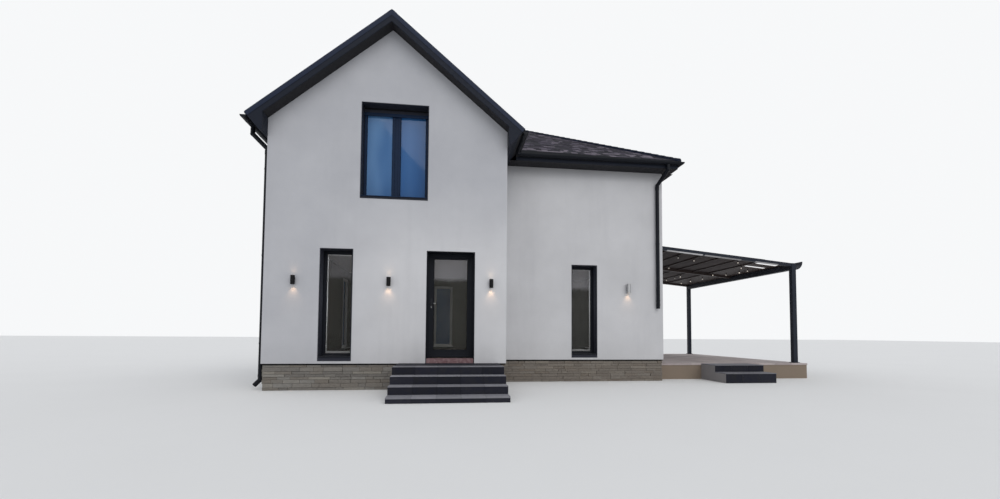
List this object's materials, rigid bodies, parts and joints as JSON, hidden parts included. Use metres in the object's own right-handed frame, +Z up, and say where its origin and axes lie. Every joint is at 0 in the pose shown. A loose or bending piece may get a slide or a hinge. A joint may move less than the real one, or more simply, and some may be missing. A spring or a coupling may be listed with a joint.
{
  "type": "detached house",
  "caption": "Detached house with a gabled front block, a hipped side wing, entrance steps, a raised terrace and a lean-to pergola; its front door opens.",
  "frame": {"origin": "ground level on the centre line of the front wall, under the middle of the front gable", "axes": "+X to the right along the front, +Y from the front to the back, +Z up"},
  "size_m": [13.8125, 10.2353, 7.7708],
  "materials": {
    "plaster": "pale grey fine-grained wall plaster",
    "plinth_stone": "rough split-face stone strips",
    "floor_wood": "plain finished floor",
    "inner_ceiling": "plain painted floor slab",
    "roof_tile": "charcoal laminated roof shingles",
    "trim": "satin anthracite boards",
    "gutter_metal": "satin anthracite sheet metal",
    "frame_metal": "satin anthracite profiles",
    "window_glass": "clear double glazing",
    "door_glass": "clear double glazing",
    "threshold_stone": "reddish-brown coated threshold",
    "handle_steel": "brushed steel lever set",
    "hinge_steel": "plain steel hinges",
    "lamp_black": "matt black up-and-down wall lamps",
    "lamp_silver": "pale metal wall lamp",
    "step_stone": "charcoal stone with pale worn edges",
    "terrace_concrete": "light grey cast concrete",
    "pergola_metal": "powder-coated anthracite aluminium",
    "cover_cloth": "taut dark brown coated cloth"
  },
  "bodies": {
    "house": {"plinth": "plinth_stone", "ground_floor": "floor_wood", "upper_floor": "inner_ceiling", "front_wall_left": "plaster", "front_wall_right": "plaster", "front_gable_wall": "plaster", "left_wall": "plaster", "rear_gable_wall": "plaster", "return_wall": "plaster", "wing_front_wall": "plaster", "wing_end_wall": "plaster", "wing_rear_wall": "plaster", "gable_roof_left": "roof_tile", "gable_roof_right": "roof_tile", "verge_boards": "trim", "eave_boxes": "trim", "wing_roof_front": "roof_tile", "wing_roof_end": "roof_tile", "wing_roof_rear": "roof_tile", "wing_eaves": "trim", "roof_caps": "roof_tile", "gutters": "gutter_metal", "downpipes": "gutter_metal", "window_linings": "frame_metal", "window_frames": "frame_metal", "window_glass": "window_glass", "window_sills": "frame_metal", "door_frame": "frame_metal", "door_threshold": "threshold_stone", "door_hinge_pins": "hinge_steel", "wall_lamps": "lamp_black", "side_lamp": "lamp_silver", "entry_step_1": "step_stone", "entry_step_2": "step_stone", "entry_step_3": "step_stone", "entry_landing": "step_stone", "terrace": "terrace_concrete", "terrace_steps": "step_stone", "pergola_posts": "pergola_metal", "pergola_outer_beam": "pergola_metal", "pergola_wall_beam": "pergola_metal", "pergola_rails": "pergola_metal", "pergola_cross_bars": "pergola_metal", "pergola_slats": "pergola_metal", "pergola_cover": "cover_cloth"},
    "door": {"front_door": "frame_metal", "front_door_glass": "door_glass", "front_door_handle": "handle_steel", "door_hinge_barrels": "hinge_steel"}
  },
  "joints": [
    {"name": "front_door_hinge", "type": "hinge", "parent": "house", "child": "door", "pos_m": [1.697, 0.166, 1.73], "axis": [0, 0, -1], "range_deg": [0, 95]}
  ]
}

--

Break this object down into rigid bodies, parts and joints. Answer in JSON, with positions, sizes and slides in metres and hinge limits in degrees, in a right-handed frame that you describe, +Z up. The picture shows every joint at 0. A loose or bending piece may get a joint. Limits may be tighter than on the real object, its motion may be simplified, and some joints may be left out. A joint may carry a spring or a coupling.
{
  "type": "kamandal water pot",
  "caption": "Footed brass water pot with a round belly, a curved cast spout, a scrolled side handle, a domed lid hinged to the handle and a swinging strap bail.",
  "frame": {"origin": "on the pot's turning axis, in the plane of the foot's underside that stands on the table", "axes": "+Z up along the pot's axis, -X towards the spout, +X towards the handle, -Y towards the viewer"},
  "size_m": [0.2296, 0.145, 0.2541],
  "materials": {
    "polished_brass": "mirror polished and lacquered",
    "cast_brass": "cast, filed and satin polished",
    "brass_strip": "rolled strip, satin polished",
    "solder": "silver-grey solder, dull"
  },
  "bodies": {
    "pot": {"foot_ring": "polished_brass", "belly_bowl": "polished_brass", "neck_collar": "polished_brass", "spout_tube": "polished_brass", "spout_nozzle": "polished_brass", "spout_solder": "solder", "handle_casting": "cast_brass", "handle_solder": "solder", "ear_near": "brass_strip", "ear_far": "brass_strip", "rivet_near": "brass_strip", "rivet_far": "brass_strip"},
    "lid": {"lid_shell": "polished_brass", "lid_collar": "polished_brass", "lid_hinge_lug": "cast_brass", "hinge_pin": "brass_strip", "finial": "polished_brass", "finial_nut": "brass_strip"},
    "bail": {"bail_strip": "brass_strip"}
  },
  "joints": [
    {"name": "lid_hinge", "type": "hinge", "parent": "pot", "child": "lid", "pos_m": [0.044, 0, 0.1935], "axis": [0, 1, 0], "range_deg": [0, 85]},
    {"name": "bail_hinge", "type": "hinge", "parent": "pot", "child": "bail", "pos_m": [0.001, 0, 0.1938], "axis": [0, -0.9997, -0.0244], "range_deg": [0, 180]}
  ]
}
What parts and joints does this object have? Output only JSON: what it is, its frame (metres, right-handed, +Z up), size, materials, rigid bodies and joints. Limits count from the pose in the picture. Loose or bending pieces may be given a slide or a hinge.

Directive | Track down all lines above with the string "that" and copy them.

Output of the task |
Break this object down into rigid bodies, parts and joints. Answer in JSON, with positions, sizes and slides in metres and hinge limits in degrees, in a right-handed frame that you describe, +Z up. The picture shows every joint at 0. A loose or bending piece may get a joint. Limits may be tighter than on the real object, its motion may be simplified, and some joints may be left out. A joint may carry a spring or a coupling.
  "frame": {"origin": "on the pot's turning axis, in the plane of the foot's underside that stands on the table", "axes": "+Z up along the pot's axis, -X towards the spout, +X towards the handle, -Y towards the viewer"},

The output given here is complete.